**WHAT IS REQUIRED**
Read through the data and report every line in which the word "else" occurs.

**RECORDS SHOWN**
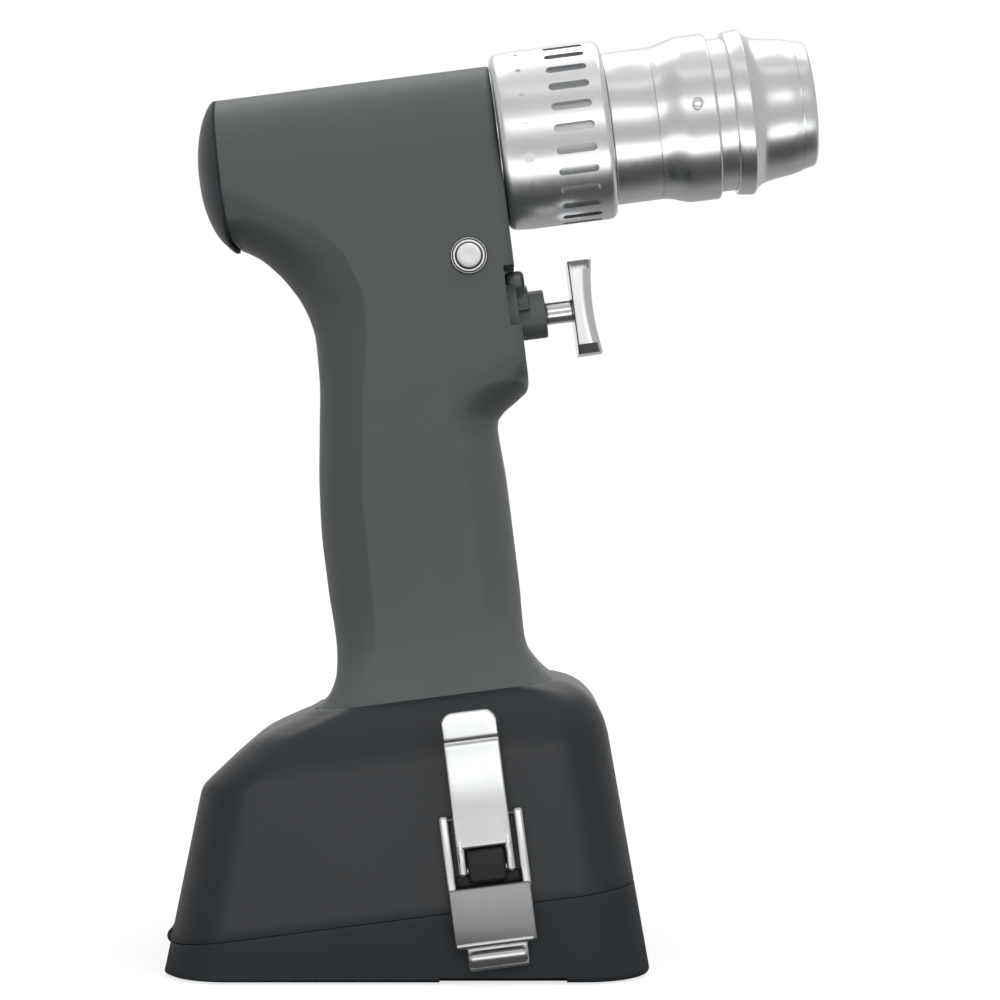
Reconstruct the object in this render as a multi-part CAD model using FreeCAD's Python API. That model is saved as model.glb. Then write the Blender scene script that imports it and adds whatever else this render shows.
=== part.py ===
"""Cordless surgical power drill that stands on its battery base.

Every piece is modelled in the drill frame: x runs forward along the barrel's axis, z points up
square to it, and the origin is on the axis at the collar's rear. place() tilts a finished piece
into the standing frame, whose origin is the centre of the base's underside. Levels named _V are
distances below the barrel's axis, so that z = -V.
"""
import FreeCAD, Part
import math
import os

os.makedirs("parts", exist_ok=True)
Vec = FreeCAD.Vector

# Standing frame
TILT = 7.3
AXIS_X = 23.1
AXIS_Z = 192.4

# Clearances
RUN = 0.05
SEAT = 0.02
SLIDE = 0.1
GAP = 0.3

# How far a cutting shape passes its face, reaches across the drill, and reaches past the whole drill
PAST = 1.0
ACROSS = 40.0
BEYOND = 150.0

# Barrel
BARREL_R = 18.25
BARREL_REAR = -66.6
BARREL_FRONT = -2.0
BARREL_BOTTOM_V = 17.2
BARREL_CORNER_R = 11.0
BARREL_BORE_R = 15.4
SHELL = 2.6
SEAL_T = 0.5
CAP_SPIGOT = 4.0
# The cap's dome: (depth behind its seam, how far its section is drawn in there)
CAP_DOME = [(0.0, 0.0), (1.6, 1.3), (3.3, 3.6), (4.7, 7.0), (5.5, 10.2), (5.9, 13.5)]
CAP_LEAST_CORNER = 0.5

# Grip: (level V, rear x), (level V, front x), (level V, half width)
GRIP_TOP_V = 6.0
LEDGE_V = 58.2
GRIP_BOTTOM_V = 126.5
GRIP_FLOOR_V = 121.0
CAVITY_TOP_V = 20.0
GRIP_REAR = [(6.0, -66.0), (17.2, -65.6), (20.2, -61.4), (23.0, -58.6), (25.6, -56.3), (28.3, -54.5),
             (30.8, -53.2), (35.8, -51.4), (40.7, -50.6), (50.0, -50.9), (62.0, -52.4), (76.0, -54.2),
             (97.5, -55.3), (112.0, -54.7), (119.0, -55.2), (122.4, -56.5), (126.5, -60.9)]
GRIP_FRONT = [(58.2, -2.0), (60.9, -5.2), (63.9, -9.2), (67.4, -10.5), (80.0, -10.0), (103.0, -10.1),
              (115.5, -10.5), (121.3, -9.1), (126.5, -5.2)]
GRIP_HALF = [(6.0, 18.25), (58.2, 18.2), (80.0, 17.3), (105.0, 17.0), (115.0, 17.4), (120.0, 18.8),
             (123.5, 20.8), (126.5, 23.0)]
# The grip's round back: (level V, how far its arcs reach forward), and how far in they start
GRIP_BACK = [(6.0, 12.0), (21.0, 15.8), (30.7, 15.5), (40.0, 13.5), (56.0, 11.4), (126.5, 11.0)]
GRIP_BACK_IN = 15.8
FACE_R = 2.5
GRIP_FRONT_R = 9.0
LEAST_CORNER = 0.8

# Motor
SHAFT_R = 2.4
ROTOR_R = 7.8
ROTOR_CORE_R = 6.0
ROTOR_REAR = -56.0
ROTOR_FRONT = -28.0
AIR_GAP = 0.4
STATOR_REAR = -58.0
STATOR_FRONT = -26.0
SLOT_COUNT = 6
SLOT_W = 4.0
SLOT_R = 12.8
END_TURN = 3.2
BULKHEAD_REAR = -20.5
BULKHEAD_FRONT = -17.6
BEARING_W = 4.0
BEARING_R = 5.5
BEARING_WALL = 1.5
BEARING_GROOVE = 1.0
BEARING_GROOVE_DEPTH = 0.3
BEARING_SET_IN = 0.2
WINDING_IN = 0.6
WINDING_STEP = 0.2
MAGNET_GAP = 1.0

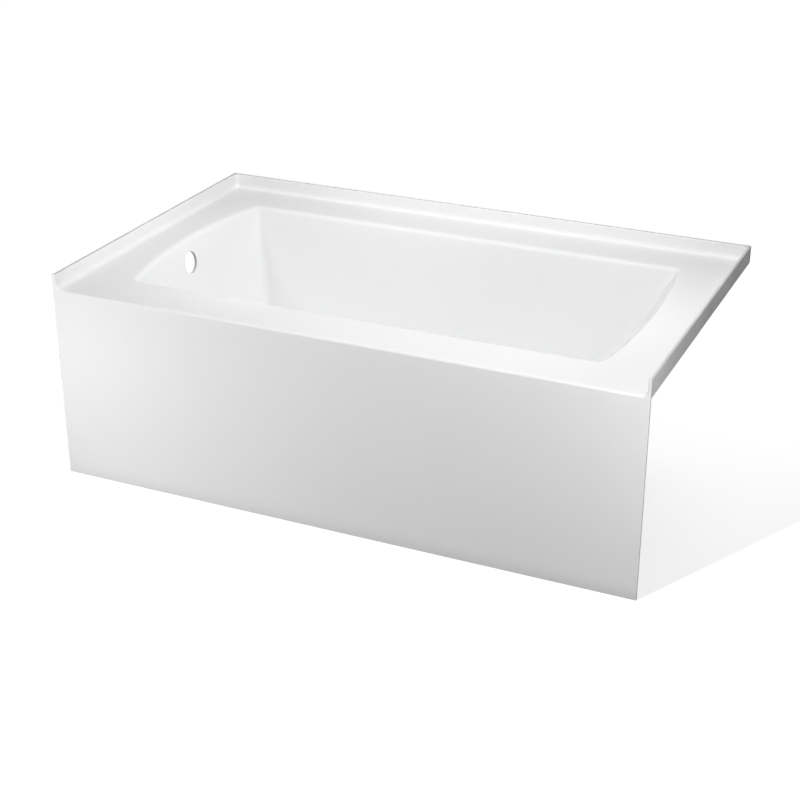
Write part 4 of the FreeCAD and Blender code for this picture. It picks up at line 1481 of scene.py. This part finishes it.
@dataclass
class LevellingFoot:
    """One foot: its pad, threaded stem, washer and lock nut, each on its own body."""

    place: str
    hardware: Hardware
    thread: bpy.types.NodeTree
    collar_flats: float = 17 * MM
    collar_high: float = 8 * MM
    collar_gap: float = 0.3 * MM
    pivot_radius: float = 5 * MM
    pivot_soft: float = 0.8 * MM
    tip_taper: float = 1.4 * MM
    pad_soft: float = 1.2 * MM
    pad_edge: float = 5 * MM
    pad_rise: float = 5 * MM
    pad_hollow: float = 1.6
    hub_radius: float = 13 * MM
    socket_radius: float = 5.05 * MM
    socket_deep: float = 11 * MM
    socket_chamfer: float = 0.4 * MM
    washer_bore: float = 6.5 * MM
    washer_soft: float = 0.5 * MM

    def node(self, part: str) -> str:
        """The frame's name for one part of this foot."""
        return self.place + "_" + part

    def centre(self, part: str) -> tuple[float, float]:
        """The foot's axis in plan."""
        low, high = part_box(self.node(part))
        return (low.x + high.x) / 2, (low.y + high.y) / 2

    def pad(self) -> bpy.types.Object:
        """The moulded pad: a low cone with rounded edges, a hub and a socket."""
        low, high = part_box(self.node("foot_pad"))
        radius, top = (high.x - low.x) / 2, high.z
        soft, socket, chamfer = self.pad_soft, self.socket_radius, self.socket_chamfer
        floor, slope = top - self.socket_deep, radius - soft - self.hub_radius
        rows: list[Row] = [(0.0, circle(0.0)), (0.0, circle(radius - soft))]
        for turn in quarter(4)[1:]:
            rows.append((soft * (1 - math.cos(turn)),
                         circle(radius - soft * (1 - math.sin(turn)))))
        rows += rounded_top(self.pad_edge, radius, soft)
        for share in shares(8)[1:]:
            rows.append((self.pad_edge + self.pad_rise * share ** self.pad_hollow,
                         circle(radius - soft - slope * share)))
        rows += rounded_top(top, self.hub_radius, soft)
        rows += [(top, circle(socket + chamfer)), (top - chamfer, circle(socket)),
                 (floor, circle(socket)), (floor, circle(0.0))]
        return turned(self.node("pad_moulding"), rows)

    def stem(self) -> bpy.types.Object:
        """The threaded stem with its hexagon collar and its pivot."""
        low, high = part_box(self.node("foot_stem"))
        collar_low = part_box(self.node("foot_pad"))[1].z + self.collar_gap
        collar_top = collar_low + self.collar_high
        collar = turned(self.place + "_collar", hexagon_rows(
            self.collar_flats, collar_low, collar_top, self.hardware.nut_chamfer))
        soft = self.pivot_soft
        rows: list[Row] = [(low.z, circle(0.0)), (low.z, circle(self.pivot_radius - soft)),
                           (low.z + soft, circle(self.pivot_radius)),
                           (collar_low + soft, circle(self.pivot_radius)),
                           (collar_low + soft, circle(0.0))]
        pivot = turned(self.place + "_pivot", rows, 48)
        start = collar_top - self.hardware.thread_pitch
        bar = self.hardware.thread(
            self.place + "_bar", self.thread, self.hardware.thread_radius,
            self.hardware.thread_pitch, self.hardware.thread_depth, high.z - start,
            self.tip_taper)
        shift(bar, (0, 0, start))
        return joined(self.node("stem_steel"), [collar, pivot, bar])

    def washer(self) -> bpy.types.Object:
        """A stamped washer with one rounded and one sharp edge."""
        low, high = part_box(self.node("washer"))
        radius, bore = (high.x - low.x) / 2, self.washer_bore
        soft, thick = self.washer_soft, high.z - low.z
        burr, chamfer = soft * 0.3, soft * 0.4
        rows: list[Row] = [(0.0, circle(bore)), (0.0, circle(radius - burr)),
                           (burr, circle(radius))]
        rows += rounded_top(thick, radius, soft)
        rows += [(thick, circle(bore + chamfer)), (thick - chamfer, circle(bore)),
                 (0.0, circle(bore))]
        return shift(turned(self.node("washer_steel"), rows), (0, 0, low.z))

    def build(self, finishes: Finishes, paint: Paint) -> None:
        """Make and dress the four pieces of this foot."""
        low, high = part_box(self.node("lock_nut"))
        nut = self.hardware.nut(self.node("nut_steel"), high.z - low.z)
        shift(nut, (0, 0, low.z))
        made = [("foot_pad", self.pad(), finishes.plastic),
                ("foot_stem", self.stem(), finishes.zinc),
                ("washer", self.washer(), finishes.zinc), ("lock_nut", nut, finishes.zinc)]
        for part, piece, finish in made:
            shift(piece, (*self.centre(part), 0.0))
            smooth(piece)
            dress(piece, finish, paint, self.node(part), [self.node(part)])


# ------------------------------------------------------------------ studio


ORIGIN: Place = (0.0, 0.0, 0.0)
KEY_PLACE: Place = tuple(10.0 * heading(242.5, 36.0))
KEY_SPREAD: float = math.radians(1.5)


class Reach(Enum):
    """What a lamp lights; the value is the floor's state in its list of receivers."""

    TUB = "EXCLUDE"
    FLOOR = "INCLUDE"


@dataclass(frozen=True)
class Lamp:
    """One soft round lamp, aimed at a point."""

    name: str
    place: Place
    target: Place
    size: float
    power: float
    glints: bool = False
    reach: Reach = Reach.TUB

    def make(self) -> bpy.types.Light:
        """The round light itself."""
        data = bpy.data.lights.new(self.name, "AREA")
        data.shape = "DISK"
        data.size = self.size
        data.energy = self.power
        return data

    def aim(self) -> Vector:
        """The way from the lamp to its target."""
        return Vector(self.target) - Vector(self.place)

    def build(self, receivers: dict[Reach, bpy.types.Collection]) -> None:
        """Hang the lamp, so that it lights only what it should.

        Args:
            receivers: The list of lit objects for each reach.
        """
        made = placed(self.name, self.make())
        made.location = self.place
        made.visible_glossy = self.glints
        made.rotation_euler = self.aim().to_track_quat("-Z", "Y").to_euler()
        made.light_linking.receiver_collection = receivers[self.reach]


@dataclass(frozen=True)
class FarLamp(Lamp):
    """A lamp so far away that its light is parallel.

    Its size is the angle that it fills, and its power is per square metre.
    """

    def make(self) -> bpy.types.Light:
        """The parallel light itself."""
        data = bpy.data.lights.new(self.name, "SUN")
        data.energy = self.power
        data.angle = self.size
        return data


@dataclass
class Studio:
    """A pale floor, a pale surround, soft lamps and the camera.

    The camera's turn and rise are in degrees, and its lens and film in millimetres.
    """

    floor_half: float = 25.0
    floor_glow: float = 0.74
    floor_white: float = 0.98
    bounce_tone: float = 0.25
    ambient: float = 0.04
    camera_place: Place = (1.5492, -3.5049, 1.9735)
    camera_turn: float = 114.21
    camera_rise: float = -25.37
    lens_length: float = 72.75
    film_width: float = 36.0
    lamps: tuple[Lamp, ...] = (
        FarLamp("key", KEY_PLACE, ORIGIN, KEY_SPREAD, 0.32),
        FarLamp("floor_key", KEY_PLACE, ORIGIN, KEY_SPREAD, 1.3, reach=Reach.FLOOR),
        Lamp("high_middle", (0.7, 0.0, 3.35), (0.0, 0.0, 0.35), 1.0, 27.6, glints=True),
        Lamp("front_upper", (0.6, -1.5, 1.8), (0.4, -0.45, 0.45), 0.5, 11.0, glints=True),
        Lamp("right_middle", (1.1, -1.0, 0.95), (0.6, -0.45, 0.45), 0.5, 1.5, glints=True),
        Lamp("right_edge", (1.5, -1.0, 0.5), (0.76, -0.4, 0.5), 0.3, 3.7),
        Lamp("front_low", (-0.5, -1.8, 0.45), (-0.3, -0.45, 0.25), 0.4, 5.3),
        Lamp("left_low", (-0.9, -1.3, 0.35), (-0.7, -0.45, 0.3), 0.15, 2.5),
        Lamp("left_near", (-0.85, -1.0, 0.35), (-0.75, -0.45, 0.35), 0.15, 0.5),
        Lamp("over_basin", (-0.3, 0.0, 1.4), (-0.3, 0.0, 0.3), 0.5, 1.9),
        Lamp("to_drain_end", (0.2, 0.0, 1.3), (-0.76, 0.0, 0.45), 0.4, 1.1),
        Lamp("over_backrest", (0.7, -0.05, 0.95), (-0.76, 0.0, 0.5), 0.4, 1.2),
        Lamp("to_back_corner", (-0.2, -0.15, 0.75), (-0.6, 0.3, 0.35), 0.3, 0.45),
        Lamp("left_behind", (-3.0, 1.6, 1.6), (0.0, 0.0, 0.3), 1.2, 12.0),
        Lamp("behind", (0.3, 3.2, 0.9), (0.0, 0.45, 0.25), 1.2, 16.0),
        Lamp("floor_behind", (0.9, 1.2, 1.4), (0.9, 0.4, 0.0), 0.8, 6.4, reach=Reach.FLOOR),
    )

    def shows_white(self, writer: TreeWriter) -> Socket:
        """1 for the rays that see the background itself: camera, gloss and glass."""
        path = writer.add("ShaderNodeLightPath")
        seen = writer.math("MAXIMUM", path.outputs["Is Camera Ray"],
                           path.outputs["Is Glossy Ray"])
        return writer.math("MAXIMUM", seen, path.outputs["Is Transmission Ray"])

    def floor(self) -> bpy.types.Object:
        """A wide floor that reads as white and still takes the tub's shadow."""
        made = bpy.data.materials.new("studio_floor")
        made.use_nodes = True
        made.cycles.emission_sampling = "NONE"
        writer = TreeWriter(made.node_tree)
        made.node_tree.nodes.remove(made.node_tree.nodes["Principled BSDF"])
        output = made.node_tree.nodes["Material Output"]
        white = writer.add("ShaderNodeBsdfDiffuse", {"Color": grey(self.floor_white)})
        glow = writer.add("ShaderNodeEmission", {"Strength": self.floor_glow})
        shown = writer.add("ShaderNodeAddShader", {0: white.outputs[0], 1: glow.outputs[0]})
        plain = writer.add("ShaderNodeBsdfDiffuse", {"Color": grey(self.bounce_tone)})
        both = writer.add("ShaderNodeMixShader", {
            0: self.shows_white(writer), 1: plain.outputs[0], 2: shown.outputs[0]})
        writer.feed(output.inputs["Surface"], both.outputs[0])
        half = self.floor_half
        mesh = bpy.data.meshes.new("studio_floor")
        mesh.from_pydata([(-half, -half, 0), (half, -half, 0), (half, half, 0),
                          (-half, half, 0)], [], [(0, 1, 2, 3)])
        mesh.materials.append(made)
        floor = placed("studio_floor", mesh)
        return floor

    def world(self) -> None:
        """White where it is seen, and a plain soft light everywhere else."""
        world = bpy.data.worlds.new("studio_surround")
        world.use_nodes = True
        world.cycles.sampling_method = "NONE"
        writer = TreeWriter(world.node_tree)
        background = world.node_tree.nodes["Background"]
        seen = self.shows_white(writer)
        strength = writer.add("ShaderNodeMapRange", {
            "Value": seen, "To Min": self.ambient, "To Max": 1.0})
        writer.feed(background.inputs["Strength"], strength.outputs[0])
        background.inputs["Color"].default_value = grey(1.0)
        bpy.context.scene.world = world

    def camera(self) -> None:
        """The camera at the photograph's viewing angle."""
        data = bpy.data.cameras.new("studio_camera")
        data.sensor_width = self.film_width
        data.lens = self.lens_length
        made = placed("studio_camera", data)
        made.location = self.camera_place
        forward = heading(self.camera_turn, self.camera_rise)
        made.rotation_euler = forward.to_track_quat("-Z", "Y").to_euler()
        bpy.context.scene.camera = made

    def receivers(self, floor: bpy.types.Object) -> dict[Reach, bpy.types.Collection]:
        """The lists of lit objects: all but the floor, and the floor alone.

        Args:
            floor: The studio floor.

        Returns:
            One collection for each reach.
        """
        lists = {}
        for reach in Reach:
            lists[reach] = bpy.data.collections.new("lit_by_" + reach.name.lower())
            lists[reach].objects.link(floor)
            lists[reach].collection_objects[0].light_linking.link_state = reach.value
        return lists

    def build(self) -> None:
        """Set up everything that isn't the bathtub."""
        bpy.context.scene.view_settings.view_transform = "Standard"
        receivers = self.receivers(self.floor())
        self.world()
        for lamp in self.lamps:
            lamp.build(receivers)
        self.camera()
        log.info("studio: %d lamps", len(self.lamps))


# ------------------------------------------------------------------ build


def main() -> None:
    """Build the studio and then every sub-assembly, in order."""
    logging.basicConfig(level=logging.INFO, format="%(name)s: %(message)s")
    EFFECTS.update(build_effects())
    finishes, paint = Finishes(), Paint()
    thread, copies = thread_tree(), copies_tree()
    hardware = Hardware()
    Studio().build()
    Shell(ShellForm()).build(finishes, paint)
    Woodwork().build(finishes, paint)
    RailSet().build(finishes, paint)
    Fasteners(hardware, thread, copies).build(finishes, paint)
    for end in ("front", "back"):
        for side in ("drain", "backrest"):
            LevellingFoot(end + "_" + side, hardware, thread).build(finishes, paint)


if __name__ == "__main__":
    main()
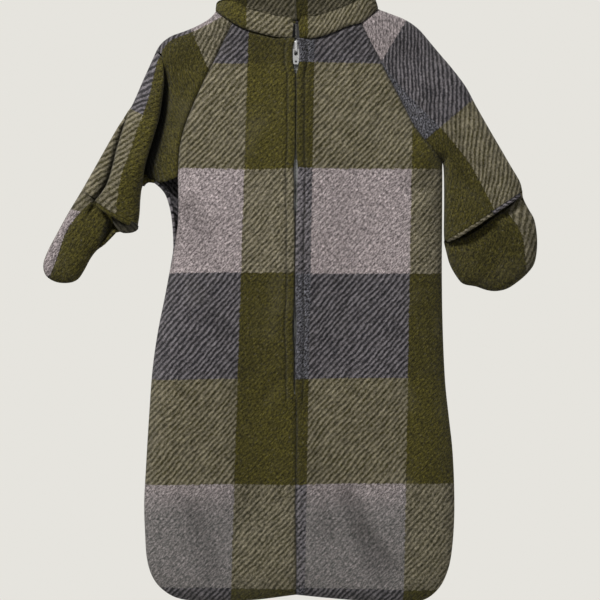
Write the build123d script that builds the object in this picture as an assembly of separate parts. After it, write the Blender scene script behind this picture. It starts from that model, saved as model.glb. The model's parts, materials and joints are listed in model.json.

**COMPLETE OUTPUT**
Reconstruct the object in this render as a multi-part CAD model using FreeCAD's Python API. That model is saved as model.glb. Then write the Blender scene script that imports it and adds whatever else this render shows.
        """White where it is seen, and a plain soft light everywhere else."""